> [The task]: Scan the material below for lines with the word "joints" and report how many there are, with nothing added.

> [Extracted data entries]:
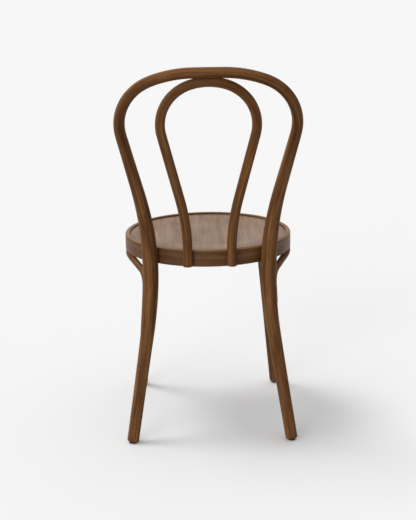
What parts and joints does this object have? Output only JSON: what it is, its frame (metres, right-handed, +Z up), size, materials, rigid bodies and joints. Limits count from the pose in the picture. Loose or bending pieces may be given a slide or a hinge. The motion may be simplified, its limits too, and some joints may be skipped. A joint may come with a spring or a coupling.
{
  "type": "bentwood bistro chair",
  "caption": "Bentwood bistro chair: steam-bent hoop and rear legs in one rod, an inner back loop, a round ring seat with a plywood panel, turned front legs and bow braces.",
  "frame": {"origin": "on the floor, under the middle of the chair's outline seen from above", "axes": "+Z up; the sitter faces -Y, so the back is at +Y; +X is the chair's left when seen from behind"},
  "size_m": [0.4214, 0.4936, 0.89],
  "materials": {
    "stained_beech": "walnut stain under satin lacquer",
    "seat_veneer": "walnut-stained veneer under satin lacquer",
    "zinc_steel": "zinc plated",
    "glide_plastic": "matte"
  },
  "bodies": {
    "root": {"back_frame": "stained_beech", "inner_loop": "stained_beech", "seat_ring": "stained_beech", "front_leg_left": "stained_beech", "front_leg_right": "stained_beech", "side_brace_left": "stained_beech", "side_brace_right": "stained_beech", "seat_panel": "seat_veneer", "frame_bolts": "zinc_steel", "frame_washers": "zinc_steel", "frame_inserts": "zinc_steel", "loop_foot_screws": "zinc_steel", "loop_top_screws": "zinc_steel", "brace_ring_screws": "zinc_steel", "brace_leg_screws": "zinc_steel", "front_leg_screws": "zinc_steel", "glide_nails": "zinc_steel", "foot_glide_rear_left": "glide_plastic", "foot_glide_rear_right": "glide_plastic", "foot_glide_front_left": "glide_plastic", "foot_glide_front_right": "glide_plastic"}
  },
  "joints": []
}
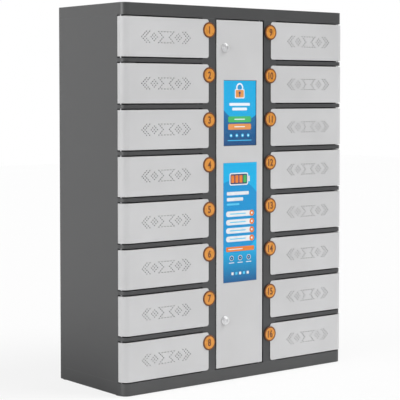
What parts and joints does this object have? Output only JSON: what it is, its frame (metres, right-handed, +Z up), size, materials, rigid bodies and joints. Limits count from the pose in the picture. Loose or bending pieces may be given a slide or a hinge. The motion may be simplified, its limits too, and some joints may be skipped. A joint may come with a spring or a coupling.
{
  "type": "device charging cabinet",
  "caption": "Free-standing sheet-steel charging cabinet: small vented doors in two columns wrap its corners, beside a locked service door with a touch screen and an information panel.",
  "frame": {"origin": "on the floor at the middle of the overall bounding box", "axes": "+Z up, the doors face -Y, +X to the right of someone facing the doors"},
  "size_m": [0.92, 0.372, 1.2],
  "materials": {
    "body_steel": "fine-textured grey powder coat",
    "frame_steel": "fine-textured dark grey powder coat",
    "inner_steel": "grey powder coat",
    "door_steel": "satin light grey powder coat",
    "badge_plastic": "glossy orange with a brown rim and number",
    "bright_steel": "zinc-plated",
    "lock_chrome": "polished chrome",
    "lock_steel": "satin",
    "screen_glass": "polished, lit from behind",
    "printed_panel": "satin printed film on a thin plate",
    "black_plastic": "moulded matte",
    "folded_aluminium": "plain",
    "circuit_board": "lacquered",
    "foot_rubber": "matte"
  },
  "bodies": {
    "cabinet": {"base_plinth": "body_steel", "top_cap": "body_steel", "side_panel_left": "body_steel", "side_panel_right": "body_steel", "back_panel": "body_steel", "back_screws": "bright_steel", "partition_left": "inner_steel", "partition_right": "inner_steel", "post_left": "frame_steel", "post_right": "frame_steel", "bay_rails": "frame_steel", "bay_shelves": "inner_steel", "bay_latches": "black_plastic", "charging_sockets": "black_plastic", "hinge_pins": "bright_steel", "power_supply": "folded_aluminium", "control_board": "circuit_board", "mains_inlet": "black_plastic", "feet": "foot_rubber"},
    "door_01": {"bay_door_01": "door_steel", "number_badge_01": "badge_plastic"},
    "door_02": {"bay_door_02": "door_steel", "number_badge_02": "badge_plastic"},
    "door_03": {"bay_door_03": "door_steel", "number_badge_03": "badge_plastic"},
    "door_04": {"bay_door_04": "door_steel", "number_badge_04": "badge_plastic"},
    "door_05": {"bay_door_05": "door_steel", "number_badge_05": "badge_plastic"},
    "door_06": {"bay_door_06": "door_steel", "number_badge_06": "badge_plastic"},
    "door_07": {"bay_door_07": "door_steel", "number_badge_07": "badge_plastic"},
    "door_08": {"bay_door_08": "door_steel", "number_badge_08": "badge_plastic"},
    "door_09": {"bay_door_09": "door_steel", "number_badge_09": "badge_plastic"},
    "door_10": {"bay_door_10": "door_steel", "number_badge_10": "badge_plastic"},
    "door_11": {"bay_door_11": "door_steel", "number_badge_11": "badge_plastic"},
    "door_12": {"bay_door_12": "door_steel", "number_badge_12": "badge_plastic"},
    "door_13": {"bay_door_13": "door_steel", "number_badge_13": "badge_plastic"},
    "door_14": {"bay_door_14": "door_steel", "number_badge_14": "badge_plastic"},
    "door_15": {"bay_door_15": "door_steel", "number_badge_15": "badge_plastic"},
    "door_16": {"bay_door_16": "door_steel", "number_badge_16": "badge_plastic"},
    "service_door_body": {"service_door": "door_steel", "screen_glass": "screen_glass", "screen_module": "black_plastic", "info_panel": "printed_panel", "lock_barrel_upper": "lock_chrome", "lock_barrel_lower": "lock_chrome"},
    "lock_upper": {"lock_plug_upper": "lock_steel"},
    "lock_lower": {"lock_plug_lower": "lock_steel"}
  },
  "joints": [
    {"name": "bay_door_01_hinge", "type": "hinge", "parent": "cabinet", "child": "door_01", "pos_m": [-0.4524, -0.1525, 1.09735], "axis": [0, 0, -1], "range_deg": [0, 95]},
    {"name": "bay_door_02_hinge", "type": "hinge", "parent": "cabinet", "child": "door_02", "pos_m": [-0.4524, -0.1525, 0.95565], "axis": [0, 0, -1], "range_deg": [0, 95]},
    {"name": "bay_door_03_hinge", "type": "hinge", "parent": "cabinet", "child": "door_03", "pos_m": [-0.4524, -0.1525, 0.81395], "axis": [0, 0, -1], "range_deg": [0, 95]},
    {"name": "bay_door_04_hinge", "type": "hinge", "parent": "cabinet", "child": "door_04", "pos_m": [-0.4524, -0.1525, 0.67225], "axis": [0, 0, -1], "range_deg": [0, 95]},
    {"name": "bay_door_05_hinge", "type": "hinge", "parent": "cabinet", "child": "door_05", "pos_m": [-0.4524, -0.1525, 0.53055], "axis": [0, 0, -1], "range_deg": [0, 95]},
    {"name": "bay_door_06_hinge", "type": "hinge", "parent": "cabinet", "child": "door_06", "pos_m": [-0.4524, -0.1525, 0.38885], "axis": [0, 0, -1], "range_deg": [0, 95]},
    {"name": "bay_door_07_hinge", "type": "hinge", "parent": "cabinet", "child": "door_07", "pos_m": [-0.4524, -0.1525, 0.24715], "axis": [0, 0, -1], "range_deg": [0, 95]},
    {"name": "bay_door_08_hinge", "type": "hinge", "parent": "cabinet", "child": "door_08", "pos_m": [-0.4524, -0.1525, 0.10545], "axis": [0, 0, -1], "range_deg": [0, 95]},
    {"name": "bay_door_09_hinge", "type": "hinge", "parent": "cabinet", "child": "door_09", "pos_m": [0.4524, -0.1525, 1.09735], "axis": [0, 0, 1], "range_deg": [0, 95]},
    {"name": "bay_door_10_hinge", "type": "hinge", "parent": "cabinet", "child": "door_10", "pos_m": [0.4524, -0.1525, 0.95565], "axis": [0, 0, 1], "range_deg": [0, 95]},
    {"name": "bay_door_11_hinge", "type": "hinge", "parent": "cabinet", "child": "door_11", "pos_m": [0.4524, -0.1525, 0.81395], "axis": [0, 0, 1], "range_deg": [0, 95]},
    {"name": "bay_door_12_hinge", "type": "hinge", "parent": "cabinet", "child": "door_12", "pos_m": [0.4524, -0.1525, 0.67225], "axis": [0, 0, 1], "range_deg": [0, 95]},
    {"name": "bay_door_13_hinge", "type": "hinge", "parent": "cabinet", "child": "door_13", "pos_m": [0.4524, -0.1525, 0.53055], "axis": [0, 0, 1], "range_deg": [0, 95]},
    {"name": "bay_door_14_hinge", "type": "hinge", "parent": "cabinet", "child": "door_14", "pos_m": [0.4524, -0.1525, 0.38885], "axis": [0, 0, 1], "range_deg": [0, 95]},
    {"name": "bay_door_15_hinge", "type": "hinge", "parent": "cabinet", "child": "door_15", "pos_m": [0.4524, -0.1525, 0.24715], "axis": [0, 0, 1], "range_deg": [0, 95]},
    {"name": "bay_door_16_hinge", "type": "hinge", "parent": "cabinet", "child": "door_16", "pos_m": [0.4524, -0.1525, 0.10545], "axis": [0, 0, 1], "range_deg": [0, 95]},
    {"name": "service_door_hinge", "type": "hinge", "parent": "cabinet", "child": "service_door_body", "pos_m": [0.0861, -0.1676, 0.6014], "axis": [0, 0, 1], "range_deg": [0, 100]},
    {"name": "upper_lock_turn", "type": "hinge", "parent": "service_door_body", "child": "lock_upper", "pos_m": [-0.0635, -0.175, 1.07], "axis": [0, -1, 0], "range_deg": [0, 90]},
    {"name": "lower_lock_turn", "type": "hinge", "parent": "service_door_body", "child": "lock_lower", "pos_m": [-0.0635, -0.175, 0.1971], "axis": [0, -1, 0], "range_deg": [0, 90]}
  ]
}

> [Exercise answer]: 4